中国の挑戦への対応:石破氏は、東シナ海・南シナ海での中国による武力を用いた一方的な現状変更の試みが深刻化していると指摘した。「戦略的互恵関係」を推進し、各レベルでのコミュニケーションを積み重ねると同時に、日本は主張すべきことを主張し、中国に責任ある行動を強く求めると述べた。


自衛隊の強化:石破氏は日本自身の防衛力を徹底的に強化すると述べ、特に自衛官の重要性を強調した。首相を長とする関係閣僚会議を設置し、自衛官の生活・勤務環境や待遇改善を専門的に研究すると発表した。


経済安全保障の推進:石破氏は技術流出防止策の推進や、サイバー攻撃を事前に防ぐ「能動的サイバー防御」の導入検討を加速させると述べた。

二、経済政策:「投資大国」を目指し、賃金成長を実現

経済政策については、石破氏は日本経済を活性化し国民生活水準を向上させるための一連の目標と施策を提示した:


デフレ脱却:石破氏は「経済優先、財政は二の次」の方針を継続すると強調し、デフレ脱却を優先すると述べた。これは前首相岸田文雄氏の表現と一致しており、市場に経済政策の継続性を示すシグナルを送る意図がある。


賃金水準の引き上げ:石破氏は全国平均の最低時給1500円の実現時期を2030年代半ばから2020年代に前倒しすると約束した。消費回復のためには賃金上昇率が物価上昇率を上回る必要があると強調した。


「投資大国」の推進:石破氏は「資産運用立国」から「投資大国」への転換を提唱し、産業への大胆な投資を奨励した。この政策は経済成長と国際競争力の向上を目指している。

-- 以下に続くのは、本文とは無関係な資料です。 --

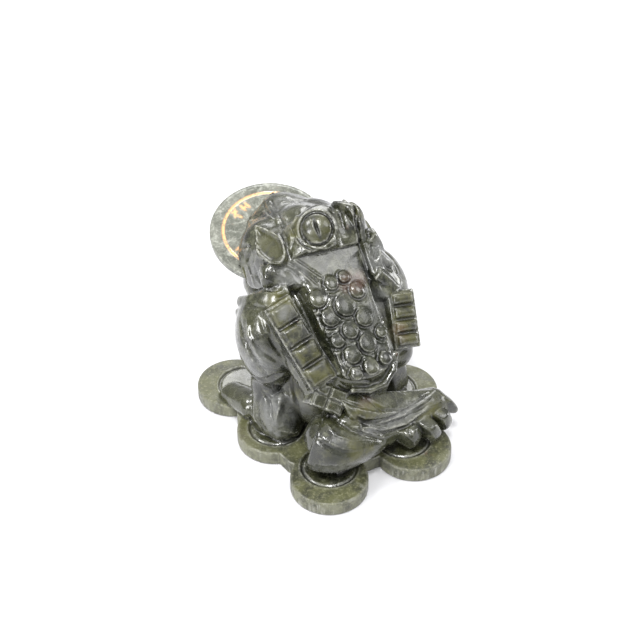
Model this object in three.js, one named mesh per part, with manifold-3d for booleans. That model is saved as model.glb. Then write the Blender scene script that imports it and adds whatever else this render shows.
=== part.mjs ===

経済対策の策定:石破氏は物価上昇の影響を強く受ける低所得世帯への支援を含む経済対策を早急に策定すると述べ、消費回復の促進の重要性も強調した。

三、社会政策:人口減少への対応、地方創生の推進

石破茂氏は日本が直面する人口減少などの問題に対処するための一連の社会政策を提示した:


「静かな危機」への対応:石破氏は人口減少を「国の根幹に関わる問題」「静かな危機」と表現し、積極的な対策を講じると述べた。


働き方改革の推進:子育て支援のため、短時間勤務制度や勤務間インターバル制度などの働き方改革施策の普及を提案した。


地方創生の促進:石破氏は「地方こそが成長の主役」と強調し、地方創生交付金を当初予算で倍増すると約束し、地方経済の活性化を図る方針を示した。


防災庁の設置:石破氏は日本の自然災害への対応力を強化するため、専門の防災庁の設置を進めると述べた。また、「災害関連死ゼロ」という目標を掲げ、避難所の条件改善を計画している。


社会保障改革の推進:石破氏は多様な人生選択に対応できるよう、より柔軟な社会保障制度を設計すると約束した。


四、その他の重要政策

エネルギー政策:石破氏はAIの普及による電力需要の急増に対応するため、安全性を確保した上で原子力を利用し、同時に脱炭素化を進めエネルギー自給率を高めると述べた。


憲法改正:石破氏は自身の任期中に憲法改正の提案を実現したいと述べ、この問題について国民的議論が展開されることを期待すると述べた。


沖縄政策:石破氏は引き続き沖縄の基地負担軽減に努め、経済強化を支援すると約束した。


五、政治信頼の再建

石破氏は演説の中で政治への信頼回復に何度も言及した。これは自民党派閥の政治資金スキャンダルにより国民の政治への信頼度が低下したことが背景にあると考えられる。政治資金使用の透明性を高め、不適切な報告に関わった議員に反省を求めると約束した。


石破茂内閣支持率、過去最低を記録

石破内閣は発足したばかりだが、日本経済新聞と東京テレビの最新の世論調査によると、石破内閣の支持率はわずか51%で、岸田氏就任時の59%を下回り、2002年以降現在の調査方法を用いて得られた内閣発足時の支持率としては最低となった。これは石破茂氏の政策推進に困難をもたらす可能性がある。


日本のメディアは、石破政権の主な課題として、現在の国際情勢下で日本の安全と利益をいかに守るか、いかに効果的に経済を活性化し国民の生活水準を向上させるか、そして人口減少などの長期的な社会問題にいかに対応するかを挙げている。さらに、国民の政治(そして自民党)への信頼を回復することも大きな課題となるだろう。